The Empty Homes Agency research shows Westminster has one of the highest concentrations of long-term empty housing in London – ranking second in 2013/14 after Kensington and Chelsea.
According to Homeless London, the borough has the highest concentration of rough sleepers in London, with a count of 2,197 in 2013/14.
Back in 2011, the Tory-led Westminster City Council proposed a bill banning soup kitchen runs for the homeless around the Westminster Cathedral Piazza as a result of the distributions supposedly “encouraging congregations, turning it into a no-go area for many residents.”
It was only thanks to the efforts of a handful of homeless associations that the legislation was dropped. The charity Housing Justice called this attempt “over the top” and “an attack on civil and religious freedoms.”
To be eligible for social housing means adhering to a strict range of criteria, and most ‘single homeless’ don’t fit them.
Furthermore, where funds used to be ring-fenced to maintain homeless aid, since 2010 local governments have been granted the flexibility to spend the money on wider welfare services.
This came at a time when local authority budgets from central government were being reduced as part of wider austerity cuts.
According to Inside Housing, funding for single homeless people has been reduced by a quarter since the last election.
The No Second Night Out (NSNO) project is a pilot project launched in 2011 with the aim of preventing new rough sleepers from becoming long-term homeless.
It strives to establish contact with rough sleepers on the first night they spend on the streets, in the hope of it remaining a one-off.
“The Mayor’s NSNO project is a good example of a service which can most effectively be provided on a pan-London basis, but it doesn’t always receive the level of support from all the London boroughs that it should,” says Johnson.
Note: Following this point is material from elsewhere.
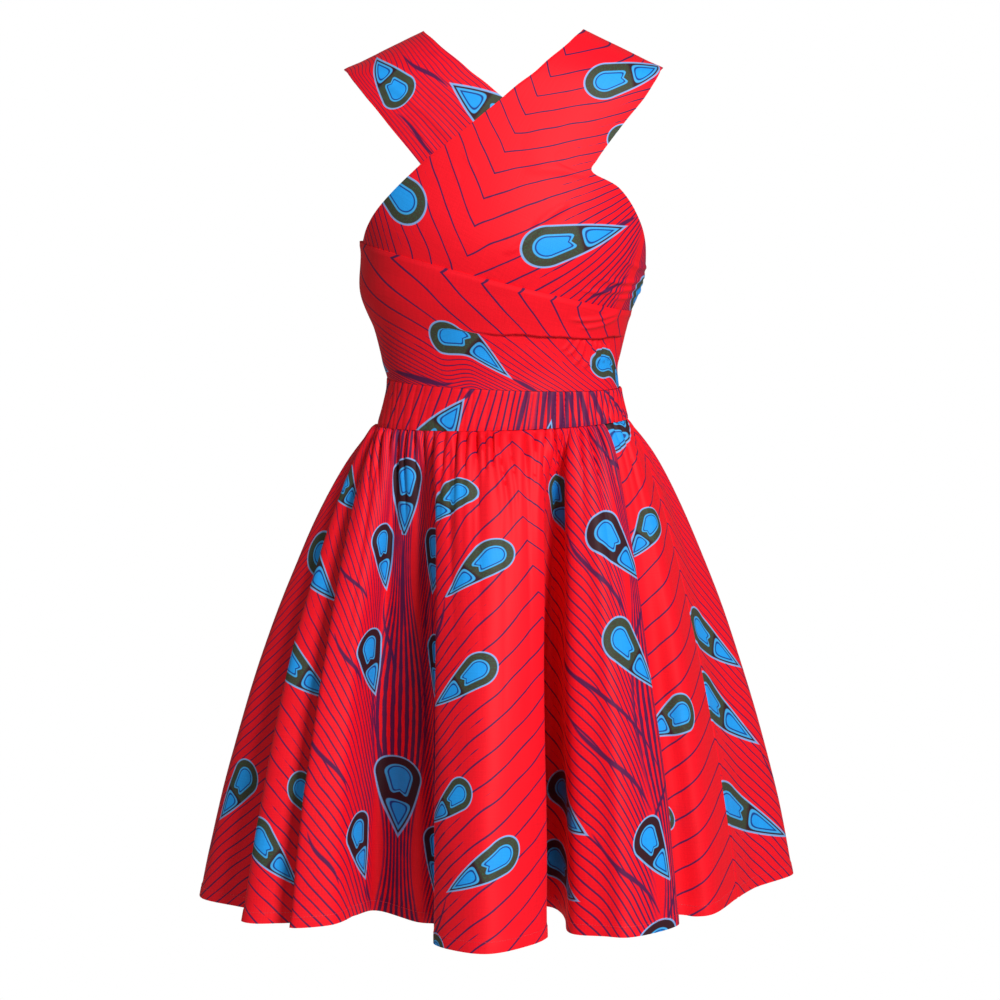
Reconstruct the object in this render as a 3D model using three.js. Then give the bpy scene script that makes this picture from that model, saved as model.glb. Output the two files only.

“Some boroughs are increasingly unwilling to take on responsibility for hosting the London-wide NSNO hubs, presumably because of fears that the hubs would act as a magnet, drawing in more homeless people with little local return – though there’s no evidence to substantiate those concerns.”
Yet again, local authorities appear to be shirking their social responsibilities when it comes to London’s most desperate.
Assured Shorthold Tenancy terminations were thought to be the cause of 36 per cent of homelessness cases in the first term of 2014, a rise of 400 per cent in the past four years. In other words, private housing contracts end, rents rise, and people are put out onto the streets.
According to CHAIN (Combined Homelessness and Information Network) 15 per cent of new London rough sleepers inthe past year became so when they were no longer able to pay their rent.
The old adage ‘you’re only two pay packets away from the street‘ has never rung more true.
Power to the People?
Those looking for some kind of summary of this complex web of issues should look to a recently published independent report by the London School of Economics and the Institute for Social and Economic Research at the University of Essex.
The economists found, perhaps unsurprisingly, that tax and welfare measures implemented by the coalition government have failed to spread the consequences of austerity or the benefits of economic improvement fairly; instead, the wealthy are better off and the poor have been hit hardest.
With the 2015 elections drawing closer, opposition politicians will no doubt use these troubling findings to demonstrate the failings of the coalition.
Empty housing, homelessness and social cleansing have become intrinsically linked, and ongoing symbols of the government’s mismanagement of the financial crisis.
However, for a growing number of disillusioned across London and the rest of the country, the answers to these issues don’t lie with ineffectual politicians, but with grassroots movements such as Focus E15 and New Era 4 All.
Perhaps, the power now lies with the people?